Darren Jackson's voyeuristic performance piece in action.
On April 15, 16, and 17, the Center held its first annual symposium. The opening event included an art exhibition with presentations by art faculty and graduate students at the Prairie Center of the Arts. This was the first of several events presented at the symposium. Downstairs, the event featured more traditional methods of typography and painting by faculty members, works which one graduate student described as “inspirational.” Upstairs, above the gallery in the old rope factory, Art Department graduate students set up installation and performance pieces showcasing more progressive mediums of expression that gave clarity to the artist’s conscious role in creating it.
One artist, Darren Jackson, a new face in the graduate program, critiques the relationship between popular and fine art imagery. Jackson used voyeurism as a performance piece to observe and then form a meta-narrative with subjects walking in and out of the sight of his cameras. It is his goal to represent the complexity of image through observing people. This type of theorizing, observing from a distance, becomes for Jackson the way to construct multi-dimensional meaning. The two-dimensional images Jackson broadcasts on his screen are the scene of onlookers so that they become part of the performance. This highlights Jackson’s foregrounded image as an artist. It is the onlookers that the artist narrates within the spectacle which becomes an aesthetic image and show. Jackson remarks that his fellow graduate students believe it is his analyzing and watching that is the most honest part of his work. His ability to fit various personas into a meta-narrative is an attempt to create a more, in his words, “robust truth.”

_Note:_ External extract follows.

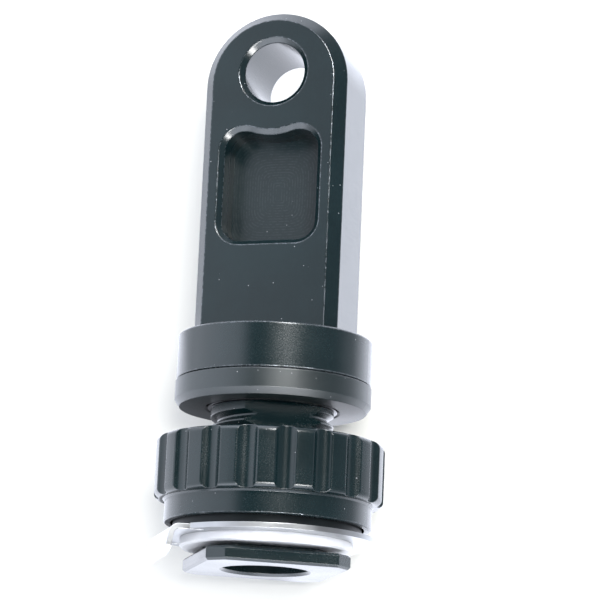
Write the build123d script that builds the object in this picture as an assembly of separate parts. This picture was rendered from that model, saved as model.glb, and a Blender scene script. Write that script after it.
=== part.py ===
from build123d import *
import math
import os

# Swivel shoe mount: a flat post with a cross hole turns on a collar, which is keyed to a threaded
# stud on a square accessory-shoe foot. A fluted nut drives a bright lock plate down onto the shoe.
# Millimetres, +Z up the post, bore along Y, foot resting on Z = 0.

# ---- foot and stud ----
FOOT_SIDE = 18.6
FOOT_T = 1.8
FOOT_CORNER = 2.0
FOOT_EDGE = 0.3
FOOT_TURN = 31.0
CBORE_R = 5.5
CBORE_TOP = 13.6
STUD_BORE_R = 3.2
STUD_TOP = 22.2
STUD_FLAT = 6.2
THREAD_R = 7.95
THREAD_PITCH = 1.5
THREAD_DEPTH = 0.85
THREAD_START = 4.6
THREAD_END = 20.2
GROOVE_R = 7.45

# ---- clamp nut ----
NUT_R = 14.75
NUT_Z0 = 8.6
NUT_Z1 = 16.5
NUT_BORE_R = 8.05
NUT_ROUND = 0.85
FLUTE_COUNT = 19
FLUTE_R = 1.5
FLUTE_DEPTH = 0.75
FLUTE_ROUND = 0.4
FLUTE_PHASE = -83.3
SKIRT_R = 13.3
SKIRT_Z0 = 5.6
SKIRT_EDGE = 0.15
SKIRT_FLARE = 0.25
RECESS_R = 12.45
RECESS_TOP = 7.0

# ---- pad and lock plate ----
PAD_R = 12.1
PAD_HOLE_R = 8.4
PAD_TOP = 6.95
PLATE_Z0 = 3.72
PLATE_T = 0.65
PLATE_R = 14.1
PLATE_HOLE_R = 8.15
PLATE_FLAT = 6.3
TAB_W = 14.4
TAB_LENGTH = 2.65
TAB_SPLAY = 10.0
TAB_CORNER = 1.3
BEND_X = -12.7
BEND_R = 1.4
RELIEF_W = 0.8
RELIEF_IN = 10.1

# ---- shoe pad ----
SHOE_PAD_R = 11.1
SHOE_PAD_Z0 = 2.5

# ---- collar ----
COLLAR_R = 12.7
COLLAR_Z0 = 20.75
COLLAR_Z1 = 24.08
COLLAR_BEVEL = 0.86
COLLAR_MOUTH_R = 8.5
COLLAR_MOUTH_TOP = 21.35
COLLAR_KEY_TOP = 22.4
SEAT_R = 11.6
SEAT_Z = 23.18
SPIGOT_R = 6.0
SPIGOT_BORE_R = 6.06
SPIGOT_Z0 = 22.5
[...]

It is not all performance art for Jackson, who ultimately hopes to market his skills in a number of ways, including to nonprofit organizations. “I've always wanted to be the director of a creative team for a high-profile nonprofit organization or start my own art, design, multimedia, and creative-thinking firm with close friends.” He feels the program furthered his capability to reach the goals for which he originally came to Bradley. “If it had not been for this year to explore my own interests, passions, and random tangents, I don’t think I would be traveling the path I am currently on towards an interdisciplinary of art and multimedia.”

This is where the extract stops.